While it may seem odd for voters to cast their ballots for someone who has recently died, if the death should occur after the election, but before the electors cast their ballots on Elector Day, the onus will fall on the electors. Constitutionally, the electors are always able to exercise their judgement when they cast their ballots, though except on rare occasions, they always vote for whomever the presidential candidate is. In the event of a death, the party will choose an alternate candidate for the electors to vote for, and direct the electors to do so. The electors will have to make their own decision if they wish to stick with the party's choice or not.

At this point a question may arise: What if one of the electors dies? This eventuality should be anticipated by state law. For example, in Vermont, on Elector Day, the assembled electors choose an alternate at the time of the meeting. The elector so-chosen then submits his or her vote with the other electors (17 VSC 2732).

After the electors vote

Once the electors' votes are cast, the votes are bundled and sent to Congress. It is here, if the candidate dies after the electors vote, that the election can really turn on a dime.

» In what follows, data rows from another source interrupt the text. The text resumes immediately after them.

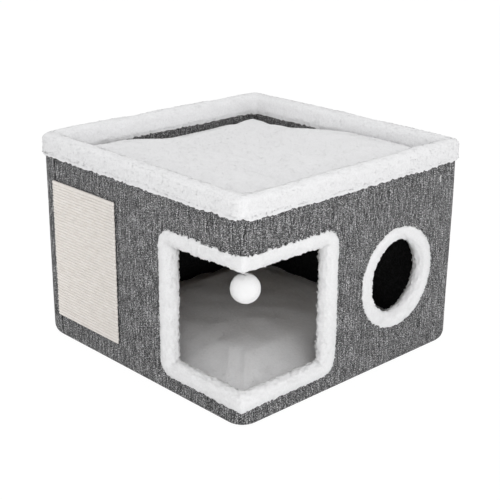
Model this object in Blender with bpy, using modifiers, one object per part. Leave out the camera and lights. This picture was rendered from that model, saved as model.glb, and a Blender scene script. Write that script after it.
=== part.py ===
# Fold-flat pet house: fabric-covered boards, a doorway round one corner, a round
# window, a scratching pad, a hanging toy ball and a padded roof in a plush rim.
# Metres, +Z up. The origin is on the floor under the middle of the house.
# The front is -Y, and the corner doorway is at -X -Y.

import math

import bmesh
import bpy
from mathutils import Matrix, Vector

# Overall sizes
house_width = 0.500
house_depth = 0.500
house_height = 0.366
corner_radius = 0.012

# The lowest tips of the boards' corners are clipped, so that the cover goes on
tip_clip = 0.007
tip_cutter_size = 0.06

# Layers of a wall, from the outside in, and the gap between pieces that touch
cover_thickness = 0.0047
board_thickness = 0.008
lining_thickness = 0.0029
touch_gap = 0.0003

# Side boards meet on a fabric hinge in the middle
fold_slit = 0.003
tape_width = 0.040
tape_thickness = 0.0006

# Plush rim and the plush bands round the doorway and the window
rim_band_height = 0.0385
rim_padding = 0.014
plush_proud = 0.0064
plush_rounding = 0.012
trim_width = 0.0275
trim_over_edge = 0.006

# Doorway, measured to the middle of its band, from the near corner and the floor
doorway_along_front = 0.191
doorway_along_left = 0.176
doorway_bottom = 0.039
doorway_top = 0.2635
doorway_corner_radius = 0.008
band_inner_radius = 0.001

# How far what is cut on the near corner first runs past it
past_corner = 0.10

# Round window in the front wall
window_x = 0.100
window_z = 0.1545
window_band_radius = 0.0765
window_band_thickness = 0.029

# Scratching pad on the rear half of the left wall
pad_from_centre = 0.048
pad_width = 0.169
pad_height = 0.2455
pad_bottom = 0.041
pad_thickness = 0.003
pad_edge_rounding = 0.001

# Roof platform and the strips that carry it
platform_underside = 0.289
platform_thickness = 0.006
platform_corner_radius = 0.010
ledge_height = 0.0105
ledge_width = 0.022
lift_clearance = 0.0029

# Floor
base_sheet_thickness = 0.0008
base_board_thickness = 0.005
base_board_clearance = 0.0018

# Cushions
roof_cushion_height = 0.0415
roof_cushion_side = 0.030
floor_cushion_height = 0.048
floor_cushion_side = 0.026
cushion_seam_share = 0.55
cushion_shoulder_share = 0.35
cushion_pull_in = 0.003
cushion_corner_inset = 0.0065
cushion_edge_roll = 0.0034
cushion_cells = 10
crease_depth = 0.0045
crease_half_width = 0.020
crease_front_x = -0.058
crease_rear_x = -0.010
crown_power = 4
corner_power = 8
cage_end_share = 0.99

# Hanging toy
ball_radius = 0.0225
toy_inset_x = 0.0306
toy_inset_y = 0.0260
tab_width = 0.010
tab_thickness = 0.0016
tab_length = 0.0135
knot_radius = 0.0022
cord_radius = 0.0010
cord_length = 0.0242
cord_sides = 12
knot_cells = (12, 8)
ball_cells = (24, 16)

# Meshes: how near points are joined, how flat a face is that becomes one, and the
# angles, in degrees, up to which faces shade as one surface
merge_distance = 0.00001
mitre_merge_distance = 0.00002
level_merge_distance = 0.001
flat_angle = 0.002
plush_smooth_angle = 35
cushion_smooth_angle = 60
toy_smooth_angle = 40
doorway_edge_segments = 4
pad_edge_segments = 2
window_sides = 40
ring_cells = (32, 14)

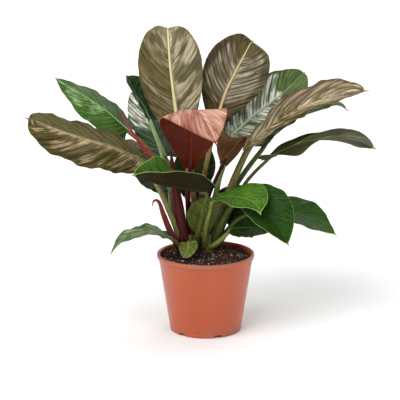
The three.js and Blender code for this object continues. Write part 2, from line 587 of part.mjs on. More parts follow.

The votes for president are sent to the House to be counted, while the votes for the vice president are sent to the Senate for counting. Any ballot which is invalid would not be counted - and a ballot cast for a person who is dead would not be considered valid. In this case, if the dead person was the winner of the electoral votes cast, and assuming a normal two-party election, the person with the most valid electoral votes would be the person who actually received the lower portion of the electoral votes.

After the electoral votes are counted

After the electoral votes are counted, there will most likely be an official president-elect. The only exception is if there is not clear majority in the electoral votes, and the vote devolves to the House - this possibility is discussed on the Electoral College Page.

Once the president-elect and the vice-president elect have been selected, the 20th Amendment kicks in. Specifically, if the president-elect dies, the vice president-elect will become president on Inauguration Day. After that, the new president will select a new vice president using the procedures in the 25th Amendment.

These procedures are all in place to ensure the peaceful and orderly transition of power from one administration to the next. Hopefully, none of these procedures will ever have to be put into practice.


On of the best indicators of how an event will be handled in the future is how it was handled in the past. There have not been, however, any examples of the death of a presidential candidate in the modern era, since the passage of the relevant amendments, the 20th and 25th.

However, in 1872, the Democratic/Liberal Republican candidate Horace Greeley died after the election and before the electors voted. Greeley, who was running against popular Republican incumbent Ulysses Grant, only earned 44 percent of the popular vote and 18 percent of the electoral votes. His party, in other words, had lost the election.

After Greeley died, the electors from the states he did win decided to split their votes between four others from the Democratic Party and the Liberal Republican party. Greeley also received three electoral votes, but since he had died, the three votes were not counted. With a total of 352 electoral votes, Grant needed to win at least 177 to have a clear majority. After the three Greeley votes were disallowed, Grant needed to win 175 votes to have a clear majority. He, however, got 286 votes, rendering the change in the count moot.

The 1872 election was also notable because Greeley's vice presidential candidate, Benjamin Gratz Brown, won 47 electoral votes in the vice presidential tally, as well as 18 in the presidential tally. Rival Thomas Andrews Hendricks, however, garnered most of Greeley's votes, receiving 42. Thus not only is Brown one of the few people to get votes in both columns, but even though he was Greeley's running mate, he was not able to get all of Greeley's votes.